Nel Consiglio dei ministri del 20 giugno 2018 è stato approvato in via definitiva il Decreto legislativo che recepisce la Direttiva 2014/50/UE del Parlamento europeo del Consiglio, del 16 aprile 2014, per quanto concerne i requisiti minimi per accrescere la mobilità dei lavoratori tra Stati membri migliorando l’acquisizione e la salvaguardia di diritti relativi alla previdenza complementare.
L’approvazione definitiva arrivata dall’aula di Palazzo Chigi è frutto dalla proposta del neo Ministro per gli Affari europei, Paolo Savona, e del Ministro del lavoro e delle politiche sociali, nonché Ministro dello sviluppo economico, Luigi Di Maio, i quali adeguano l’ordinamento nazionale a quello comunitario nel settore della previdenza complementare, in attuazione della legge 9 luglio 2015, n. 114 (legge di delegazione europea 2014).
Ma cosa prevede nel dettaglio il nuovo provvedimento? Quali sono gli obiettivi dello stesso? Ecco tutto quello che c’è da sapere sulla nuova previdenza complementare UE.
Previdenza complementare in ambito UE: Direttiva 2014/50/UE
È arrivato il 20 giugno scorso il via libera dal Consiglio dei ministri in merito al nuovo Decreto Legislativo che migliora la previdenza complementare dei lavoratori che si spostano in ambito UE. In sostanza, il provvedimento contempla una serie di regole per tutelare i diritti pensionistici complementare dei c.d. lavoratori in uscita; trattasi di quei lavoratori dipendenti che si spostano nell’ambito dell’Unione Europea da un paese all’altro.
Il nuovo provvedimento interviene, dunque, nel corpus normativo della disciplina delle forme pensionistiche complementari (Decreto legislativo 5 dicembre 2005, n. 252); introducendo determinate disposizioni che intendono accrescere e migliore la mobilità dei lavoratori tra gli Stati membri e rendere maggiormente efficace ed efficiente l’acquisizione e la salvaguardia dei diritti pensionistici complementari.
Forme pensionistiche complementari: il nuovo provvedimento UE
La nuova disciplina prevede innanzitutto l’introduzione di interessanti novità circa il termine minimo di partecipazione alle forme pensionistiche complementari. Il requisito necessario per l’acquisizione del diritto è stato ridotto da 5 a 3 per quei lavoratori il cui rapporto di lavoro in corso cessa per motivi indipendenti dall’acquisizione del diritto ad una pensione complementare e che si spostino tra Stati membri dell’Unione Europea.
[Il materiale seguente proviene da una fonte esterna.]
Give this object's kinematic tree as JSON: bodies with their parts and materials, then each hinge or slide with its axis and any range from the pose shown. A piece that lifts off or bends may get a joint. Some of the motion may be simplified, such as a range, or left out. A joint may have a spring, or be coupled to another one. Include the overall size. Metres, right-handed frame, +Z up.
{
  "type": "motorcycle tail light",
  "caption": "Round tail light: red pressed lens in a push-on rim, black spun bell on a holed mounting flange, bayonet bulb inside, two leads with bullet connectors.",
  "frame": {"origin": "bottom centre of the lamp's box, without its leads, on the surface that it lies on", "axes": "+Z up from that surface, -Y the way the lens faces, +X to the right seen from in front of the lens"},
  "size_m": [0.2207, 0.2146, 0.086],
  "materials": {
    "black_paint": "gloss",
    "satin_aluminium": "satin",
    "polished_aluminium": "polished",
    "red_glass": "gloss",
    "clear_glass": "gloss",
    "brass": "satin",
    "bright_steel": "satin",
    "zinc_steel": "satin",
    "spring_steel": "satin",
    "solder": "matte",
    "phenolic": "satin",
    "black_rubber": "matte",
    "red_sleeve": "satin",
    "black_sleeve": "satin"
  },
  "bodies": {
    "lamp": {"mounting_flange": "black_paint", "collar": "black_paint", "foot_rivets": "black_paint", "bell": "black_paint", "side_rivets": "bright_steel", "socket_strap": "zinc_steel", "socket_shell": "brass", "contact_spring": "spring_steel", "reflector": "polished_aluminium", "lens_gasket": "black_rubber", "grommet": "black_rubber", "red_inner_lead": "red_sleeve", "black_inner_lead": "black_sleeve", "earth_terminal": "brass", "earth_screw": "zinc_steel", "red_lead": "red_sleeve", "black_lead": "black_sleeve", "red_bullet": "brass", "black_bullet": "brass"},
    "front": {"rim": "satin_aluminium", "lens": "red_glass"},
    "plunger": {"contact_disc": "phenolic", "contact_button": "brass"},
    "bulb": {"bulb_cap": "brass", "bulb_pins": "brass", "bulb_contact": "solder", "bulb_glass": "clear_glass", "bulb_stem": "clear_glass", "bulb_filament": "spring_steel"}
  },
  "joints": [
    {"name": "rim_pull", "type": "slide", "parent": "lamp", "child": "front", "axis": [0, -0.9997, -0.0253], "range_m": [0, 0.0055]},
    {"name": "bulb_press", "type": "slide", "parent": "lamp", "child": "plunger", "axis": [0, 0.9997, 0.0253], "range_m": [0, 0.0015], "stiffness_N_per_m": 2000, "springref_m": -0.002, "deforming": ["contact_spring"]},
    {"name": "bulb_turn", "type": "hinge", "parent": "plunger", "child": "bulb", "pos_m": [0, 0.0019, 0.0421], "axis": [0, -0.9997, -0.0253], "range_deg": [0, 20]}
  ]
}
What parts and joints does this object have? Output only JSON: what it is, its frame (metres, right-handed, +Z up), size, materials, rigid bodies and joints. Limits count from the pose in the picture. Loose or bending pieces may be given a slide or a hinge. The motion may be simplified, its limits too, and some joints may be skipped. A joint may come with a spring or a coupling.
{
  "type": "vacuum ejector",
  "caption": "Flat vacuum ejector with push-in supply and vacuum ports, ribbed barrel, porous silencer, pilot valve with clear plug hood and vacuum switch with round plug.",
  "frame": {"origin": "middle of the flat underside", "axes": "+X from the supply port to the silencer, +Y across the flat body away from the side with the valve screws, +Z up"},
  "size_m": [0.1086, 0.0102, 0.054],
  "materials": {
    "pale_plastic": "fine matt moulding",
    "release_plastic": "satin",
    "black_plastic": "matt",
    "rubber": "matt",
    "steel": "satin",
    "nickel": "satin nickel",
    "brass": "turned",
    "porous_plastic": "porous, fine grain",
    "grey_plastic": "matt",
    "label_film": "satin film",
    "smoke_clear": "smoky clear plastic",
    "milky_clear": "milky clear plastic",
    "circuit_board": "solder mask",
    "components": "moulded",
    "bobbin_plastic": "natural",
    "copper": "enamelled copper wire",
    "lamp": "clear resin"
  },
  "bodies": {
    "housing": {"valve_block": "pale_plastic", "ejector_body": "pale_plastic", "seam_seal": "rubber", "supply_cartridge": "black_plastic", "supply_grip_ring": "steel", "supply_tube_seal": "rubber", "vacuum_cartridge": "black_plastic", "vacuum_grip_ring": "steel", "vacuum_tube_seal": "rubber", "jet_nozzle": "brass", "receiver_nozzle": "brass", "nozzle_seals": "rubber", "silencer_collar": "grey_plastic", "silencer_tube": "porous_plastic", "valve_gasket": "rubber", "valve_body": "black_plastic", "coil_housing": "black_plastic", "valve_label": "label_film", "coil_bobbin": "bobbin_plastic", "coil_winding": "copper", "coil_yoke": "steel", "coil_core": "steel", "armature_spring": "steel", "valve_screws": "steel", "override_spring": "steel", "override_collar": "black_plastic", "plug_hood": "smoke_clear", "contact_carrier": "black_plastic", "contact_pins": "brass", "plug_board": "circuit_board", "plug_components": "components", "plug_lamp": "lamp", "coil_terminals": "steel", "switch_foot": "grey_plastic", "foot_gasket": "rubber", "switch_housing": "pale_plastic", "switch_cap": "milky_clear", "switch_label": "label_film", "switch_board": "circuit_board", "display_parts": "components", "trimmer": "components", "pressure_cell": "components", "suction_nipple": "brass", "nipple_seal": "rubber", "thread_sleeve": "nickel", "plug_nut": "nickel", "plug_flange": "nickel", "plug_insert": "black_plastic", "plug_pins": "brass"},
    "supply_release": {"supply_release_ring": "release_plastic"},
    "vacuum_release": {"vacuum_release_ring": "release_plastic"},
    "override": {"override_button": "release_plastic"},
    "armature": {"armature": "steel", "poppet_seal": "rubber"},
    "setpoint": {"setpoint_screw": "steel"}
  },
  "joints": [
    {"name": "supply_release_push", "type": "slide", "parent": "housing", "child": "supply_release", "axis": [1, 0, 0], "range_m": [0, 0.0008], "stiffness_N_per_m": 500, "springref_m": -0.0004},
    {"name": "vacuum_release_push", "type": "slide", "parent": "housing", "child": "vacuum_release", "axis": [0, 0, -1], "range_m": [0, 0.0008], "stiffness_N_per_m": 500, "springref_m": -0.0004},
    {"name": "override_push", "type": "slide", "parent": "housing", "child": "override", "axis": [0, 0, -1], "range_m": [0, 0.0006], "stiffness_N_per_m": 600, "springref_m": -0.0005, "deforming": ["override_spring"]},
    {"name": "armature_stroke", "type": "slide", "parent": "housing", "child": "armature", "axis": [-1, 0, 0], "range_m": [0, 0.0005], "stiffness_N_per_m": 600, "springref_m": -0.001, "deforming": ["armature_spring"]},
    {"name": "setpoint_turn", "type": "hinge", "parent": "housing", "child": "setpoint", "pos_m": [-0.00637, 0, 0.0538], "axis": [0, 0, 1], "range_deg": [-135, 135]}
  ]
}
L’intento del governo è molto chiaro: eliminare (o quantomeno alleggerire) gli ostacoli riguardanti l’elargizione del trattamenti pensionistico complementare; per quei soggetti lavoratori che hanno avuto carriere lavorative discontinue e caratterizzate da diversi trasferimenti in paesi UE per motivi di lavoro.
Lo stesso discorso non può, invece essere fatto per i lavoratori dipendenti nazionali, cioè che hanno lavorato solo in Italia. Per questi ultimi, il termine rimane quello ordinario di 5 anni di iscrizione (requisito minimo per maturare il diritto alla rendita).
Quindi, con il nuovo provvedimento che riduce da 5 a 3 il termine di iscrizione alla previdenza complementare, consente per esempio ai lavoratori italiani che hanno interrotto il rapporto di lavoro nel territorio nazionale, di poter trasferirsi, lavorare in un altro Stato estero, e godere della rendita dopo appena 3 anni anziché 5.
Altra novità contenuto nel Decreto Legislativo approvato modifica il Decreto legislativo 5 dicembre 2005, n. 252. Questa modifica riguarda la possibilità di poter mantenere la posizione individuale individuale maturata presso la forma pensionistica complementare. Prevede inoltre il trasferimento ad altra forma pensionistica ove vengano meno i requisiti di partecipazione alla forma pensionistica complementare; nonché gli obblighi di informazione nei confronti degli iscritti attivi con riferimento ai diritti pensionistici complementari.